The smartest approach treats YouTube as the top of a funnel: attract the right viewers, convert them into subscribers you own, build trust, and sell your own products or recommend affiliates. Video brings the attention; your email list and offers turn it into durable income. Don’t wait to be huge — monetize on trust from the start.
Frequently asked questions
How do YouTubers actually make money?
Several ways, and ad revenue is only one — often not the biggest. The main streams are: ad revenue (via the YouTube Partner Program), sponsorships/brand deals, affiliate commissions, selling your own products or services, channel memberships, and using YouTube as traffic to an email list and offers. Most creators who earn a real living combine several of these rather than relying on ad revenue alone, which tends to be modest until a channel is large.
How many subscribers do you need to make money on YouTube?
For ad revenue you need to hit YouTube's Partner Program thresholds (which change, so check current requirements). But for the other income streams — affiliates, your own products, sponsorships of a niche audience — you can earn with a much smaller, engaged audience. A small channel of the right viewers can out-earn a bigger general one through affiliates and products, because those depend on trust and relevance, not just view count.

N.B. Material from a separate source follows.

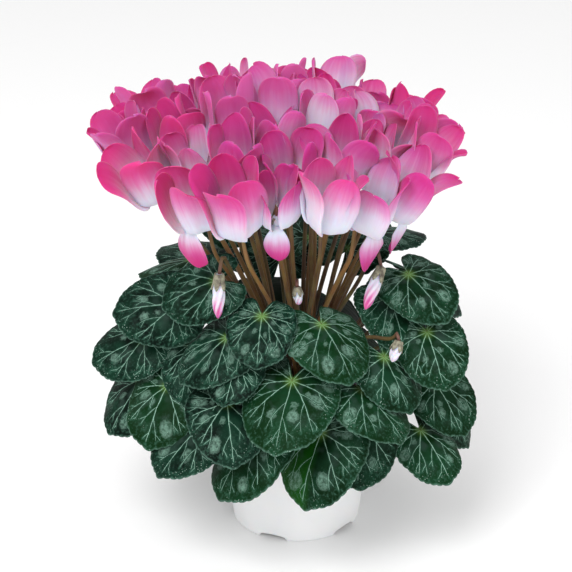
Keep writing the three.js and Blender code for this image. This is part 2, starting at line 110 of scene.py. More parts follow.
# How far apart the leaf stalks of one knob start: across it, and outward for low leaves
ROOT_SPREAD = {"across": 4, "outward": 1.8, "middle": 150, "range": 50}
# Where a leaf stalk ends and the point that steers it there, as shares of the blade's length
PETIOLE = {"end": -0.06, "behind": -0.2, "below": -0.35}
PETIOLE_RISE = {"outward": 0.3, "upward": 0.45, "least": 10}

# Flowers and buds, as in the solids
STALK_KNOB = {"ring": 10, "radius": 5.6, "height": 5, "stretch": 1, "count": 5}
FLOWER_CENTRE = np.array((-13.0, 0.0, 0.0))
FRONT_FLOWERS = (
    (-150, 91, 258, 30, 1, False),
    (-123, 92, 251, 22, 1, True),
    (-105, 95, 252, 16, 1, False),
    (-90, 87, 255, 12, 0.8, True),
    (-71, 95, 255, 16, 0.97, False),
    (-53, 94, 249, 20, 1, True),
    (-36, 93, 250, 26, 0.95, True),
    (-13, 90, 261, 30, 1, False),
)
# First azimuth, how many, step, radius, height, tilt
FLOWER_RINGS = (
    (8, 10, 20, 94.5, 261, 20),
    (-142, 12, 30, 64, 264, 12.5),
    (-96, 6, 60, 33, 279, 7),
    (60, 1, 0, 1, 288, 4),
)
FLOWER_JITTER = {"azimuth": 1, "radius": 1, "zigzag": 4, "height": 2, "tilt": 3, "size": 0.03}
FLOWER_SIZE = 0.95
# Petals spread towards their tips by this many mm, and turn about their length by this many degrees
PETAL_FLARE = {"mean": 0.7, "vary": 0.7}
PETAL_TWIST = {"mean": 19, "vary": 2}
PETAL_JITTER = {"azimuth": 2.4, "hanging": 6, "lean": 0.7, "skew": 3}
PETALS_AROUND = (-144, -72, 0, 72, 144)
PETALS_AROUND_HANGING = (-122, -50, 0, 50, 122)
PETAL_HEIGHT = 40
# Radius, azimuth and height of the neck, heading, swing, length, width, and the point that steers the
# stalk, given like the neck
BUDS = (
    ((87, -125, 214), -110, 6, 30, 8, (59, -125, 182)),
    ((76, -44, 211), -124, 40, 30, 8, (50, -44, 179)),
    ((104, -51, 171), -130, 30, 14, 7, (76, -60, 172)),
    ((60, -90, 200), -60, 10, 12, 6, (36, -90, 168)),
)
# The hook over a bud: where it starts and how high it arches, as shares of the bud's length
BUD_HOOK = {"inward": 0.3, "above": 0.13, "arch": 0.23, "middle": 0.5}
STALK_SPREAD = 3.8
STALK_RISE = {"outward": 0.1, "upward": 0.4}
STALK_TOP = (-1, 0, -1.8)
STALK_BEND = (-5, 0, -42)


# Numbers and curves


def vary(i, k):
    """A steady number from -1 to 1 for item i and purpose k, the same as in the solids."""
    wave = math.sin(i * 12.9898 + k * 78.233) * 43758.5453
    return 2 * (wave - math.floor(wave)) - 1


def polar(radius, azimuth, height):
    turn = math.radians(azimuth)
    return np.array((radius * math.cos(turn), radius * math.sin(turn), height))


def rotation(axis, degrees):
    """A 4x4 turn about x, y or z."""
    cos, sin = math.cos(math.radians(degrees)), math.sin(math.radians(degrees))
    a, b = {"x": (1, 2), "y": (2, 0), "z": (0, 1)}[axis]
    matrix = np.eye(4)
    matrix[a, a] = cos
    matrix[b, b] = cos
    matrix[a, b] = -sin
    matrix[b, a] = sin
    return matrix


def placed(origin, *turns):
    """A 4x4 frame at an origin, turned by each turn in order."""
    matrix = np.eye(4)
    matrix[:3, 3] = origin
    for turn in turns:
        matrix = matrix @ turn
    return matrix


def in_frame(matrix, points):
    points = np.asarray(points, float)
    return points @ matrix[:3, :3].T + matrix[:3, 3]


def bezier(points, count):
    t = np.linspace(0, 1, count)[:, None]
    a, b, c, d = points
    return (1 - t) ** 3 * a + 3 * (1 - t) ** 2 * t * b + 3 * (1 - t) * t**2 * c + t**3 * d


def smooth(points, count):
    """Points evenly spaced along a smooth curve through the given ones."""
    points = np.asarray(points, float)
    gaps = np.linalg.norm(np.diff(points, axis=0), axis=1)
    knots = np.concatenate(([0.0], np.cumsum(gaps)))
    slopes = np.gradient(points, knots, axis=0)
    fine = np.linspace(0, knots[-1], 16 * len(points))
    index = np.clip(np.searchsorted(knots, fine, side="right") - 1, 0, len(gaps) - 1)
    span = gaps[index][:, None]
    t = (fine - knots[index])[:, None] / span
    curve = (
        (2 * t**3 - 3 * t**2 + 1) * points[index]
        + (t**3 - 2 * t**2 + t) * span * slopes[index]
        + (3 * t**2 - 2 * t**3) * points[index + 1]
        + (t**3 - t**2) * span * slopes[index + 1]
    )
    walked = np.concatenate(([0.0], np.cumsum(np.linalg.norm(np.diff(curve, axis=0), axis=1))))
    even = np.linspace(0, walked[-1], count)
    return np.column_stack([np.interp(even, walked, curve[:, k]) for k in range(points.shape[1])])


def unit(vectors):
    return vectors / np.maximum(np.linalg.norm(vectors, axis=-1, keepdims=True), 1e-9)


def grid(rows, columns, closed=False):
    """Corner numbers of the quads between rows of points."""
    row, column = np.mgrid[0 : rows - 1, 0 : columns - (not closed)]
    a = row * columns + column
    b = row * columns + (column + 1) % columns
    return np.stack((a, b, b + columns, a + columns), -1).reshape(-1, 4)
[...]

Is ad revenue a good way to make money on YouTube?
It's real but usually slow and modest until you have significant views, and it's outside your control (rates fluctuate). Treat ad revenue as a bonus rather than the plan. The creators who build solid income use YouTube's attention to drive higher-value streams — affiliates, their own products, and email — where they keep more and aren't at the mercy of ad rates. Ads reward huge volume; the other streams reward trust.
Can a small YouTube channel make money?
Yes — through the streams that depend on trust and relevance rather than raw views. A small, engaged channel in a specific niche can earn through affiliate recommendations, selling its own products, and even niche sponsorships, long before ad revenue is meaningful. The key is converting viewers into an audience you own (email) and making relevant offers, exactly as with any content platform.
What's the smartest way to monetize a YouTube channel?
Use YouTube as the top of a funnel: attract the right viewers with helpful video, convert them into email subscribers with a relevant freebie, build trust, and sell your own products or recommend affiliates. This way you own the audience (not just rent YouTube's attention) and earn from higher-value streams than ads. Video is the traffic; the email list and your offers are where the durable income is.